Qual foi a causa principal da perde de autonomia de Santo Amaro:

Foi aderir à causa da Revolução Constitucionalista de 1932?

Dificuldades na administração financeira de Santo Amaro que por algum motivo teve aumento significativo da dívida pública? (No hodierno parece ser a luta das administrações dos municípios, que querem a todo custo à diminuição de suas dívidas com cálculos a partir de índices menores!)

Há uma terceira hipótese?


Com a palavra todos os sant'amarenses, em nome da historiografia local.

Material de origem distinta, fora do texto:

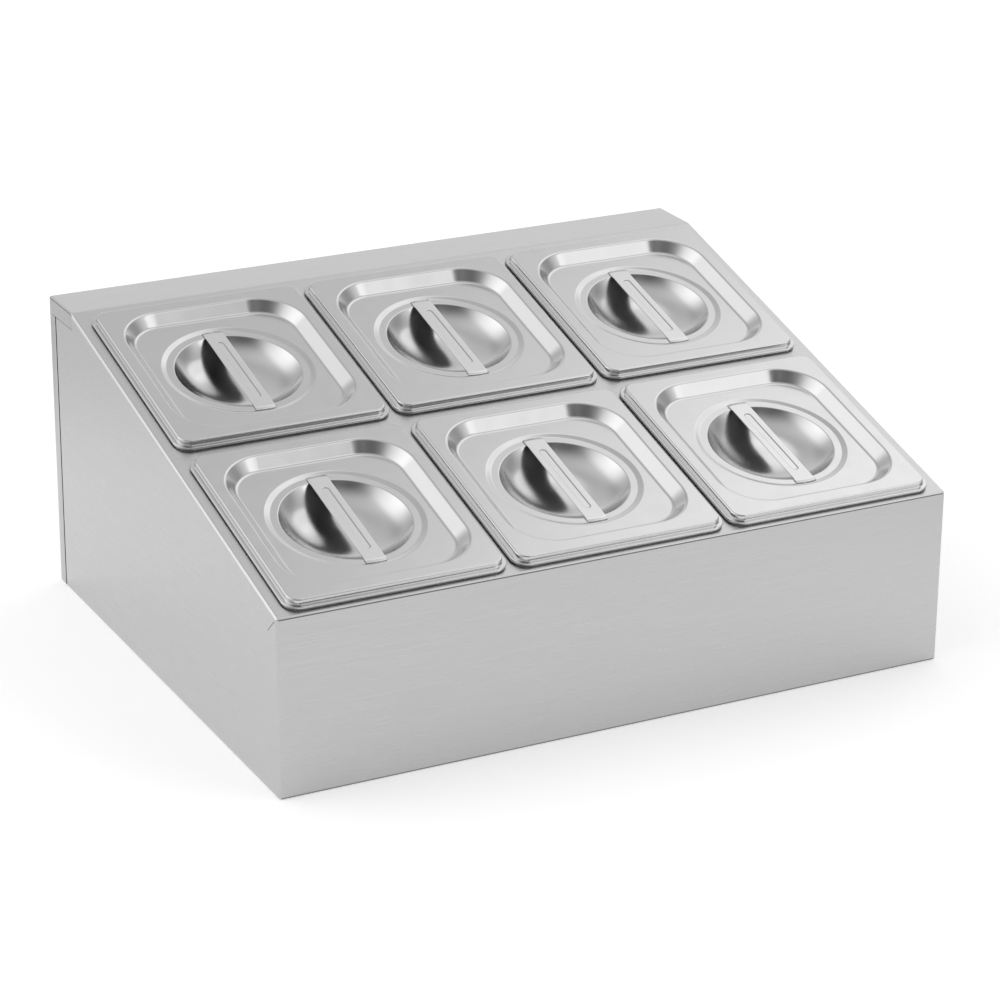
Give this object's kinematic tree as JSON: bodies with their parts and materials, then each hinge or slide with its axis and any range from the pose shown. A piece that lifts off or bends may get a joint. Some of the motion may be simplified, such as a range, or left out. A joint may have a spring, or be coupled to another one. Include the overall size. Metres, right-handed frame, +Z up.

[1] O termo “bucaneiro”  refere-se à maioria dos piratas e corsos originários de bases das Índias Ocidentais. Os “bucaneiros”  durante os séculos XVI e XVII, pilhavam principalmente o comércio espanhol com as suas colônias americanas.

[2] Há referência no site “Dicionário de ruas” da Prefeitura da existência da Praça Doutor Francisco Ferreira Lopes, em Santo Amaro, mas sem nenhuma complementação histórica da personalidade em questão.

[3] A moeda vigente era “réis”, abolido somente com a entrada do novo modelo “cruzeiro” em 1942, quando 1000 réis passou a valer 1,00 cruzeiro. De 1833 a 1942 pela lei nº 59, de 8 outubro 1833, Rs. 2$500=1/8 de ouro de 22 quilates. Vide “Terra das Patacas”: http://carlosfatorelli27013.blogspot.com.br/2010/04/terra-das-patacas.html

[4] Referência ao Golpe de 1930 que derrubou o governo de Washington Luís, impondo o governo provisório de Getúlio Dorneles Vargas.

[5] Essas plantas extraviaram-se ou estão perdidas em alguma repartição como arquivo morto.